Savvy food business owners know that learning how to win back lost restaurant customers makes economic sense.
According to this article in Harvard Business Review, it can cost anywhere from five to 25 times as much to acquire a new customer than to retain an existing one. The reasons seem obvious: the existing customer is already familiar with your brand and product so you don’t need to spend the time and expenses on the marketing that’s required to familiarize them with your restaurant concept, menu and pricing.
However, while it’s probably cheaper to win back lost restaurant customers than to find new ones, it’s not always clear how exactly the business owner should go about doing that in the most profitable way possible.

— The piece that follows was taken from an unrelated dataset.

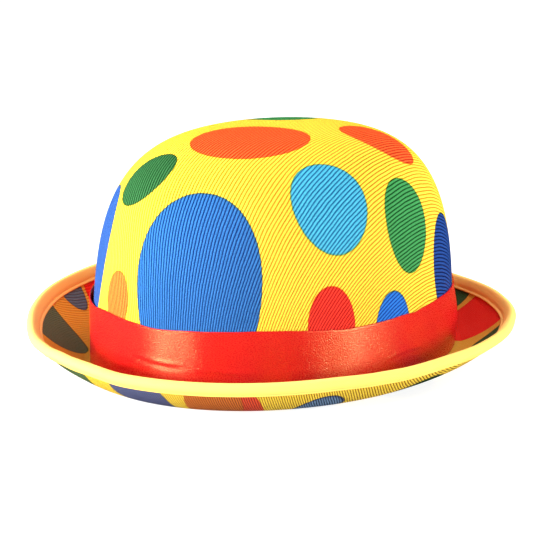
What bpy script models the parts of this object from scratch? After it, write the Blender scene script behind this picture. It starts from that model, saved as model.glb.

A study published in the July 2015 issue of the Journal of Marketing provides some insight into what types of customers are most likely to return and what types of offers received the highest response rates.
Which Lost Customers To Target?
The study examined data from more than 53,000 customers who left a telecom company over a seven-year period. While the telecom industry has some unique qualities and problems with churn, the lessons from this study are applicable to the restaurant industry.
For example, the study found that customers who left because of price are more likely to return than those who left because of poor service. Those who left because of both reasons were the least likely to return. Those facts are not likely to be news to restaurant owners.
On the other hand, those customers who referred other new customers and those who never complained or had their complaints resolved satisfactorily, appeared to be the easiest to win back.
Obviously, capturing this data on restaurant customers can be challenging but it’s not impossible. Managers could theoretically keep notes on customer complaints in a point-of-sale system. And, restaurant owners can send an email survey to customers who have not returned (provided that you have their email address from a previous marketing campaign or possibly a loyalty program) and ask them for their feedback on why they have returned for a repeat visit.
If you can capture the data, it’s easier to segment these lost customers into different lists so that you can target them with different promotional offers or discounts.
What Offers To Send?
The study cited the results of one win-back campaign that tailored different offers to different types of customers. Those who left because of price were offered a discount. Similarly, those who left because of poor service were offered a service upgrade. Another group could receive a bundled discount and service upgrade.
The bundled discount and service upgrade resulted in the highest success rate of winning back old customers. The second highest success rate came from the group that received a stand-alone discount offer.
But, the researchers noted that the bundled offer was the most expensive offer and resulted in the lost return on investment. On the other hand, the stand-alone service upgrade was the least expensive offer and resulted in a higher return on investment despite the lower success rate in getting lapsed customer to return.
The takeaway for restaurant owners is that offering a price discount may result in more customers coming back for a return visit but the cost of the discount needs to be included in assessing the overall return on investment. If it’s cheaper to offer an upgrade of sorts (say, complimentary valet service for customers who complained about parking) than to offer a straight 10% discount, than you will need to calculate the overall profitability of one versus the other and decide which one is more worthwhile.
How Long Will These Win-Back Customers Stay?
You may be asking yourself: ‘What’s the point in learning how to win back lost restaurant customers if they’re just going to bolt again soon afterward?’
If the telecom industry is any indication, then the effort to win back customers is worthwhile. The researchers found that in general these returning customers stayed longer during their second run with the company and they became more profitable. In fact, their average lifetime value rose to $1,410 during their second time around versus just $1,262 during their initial time.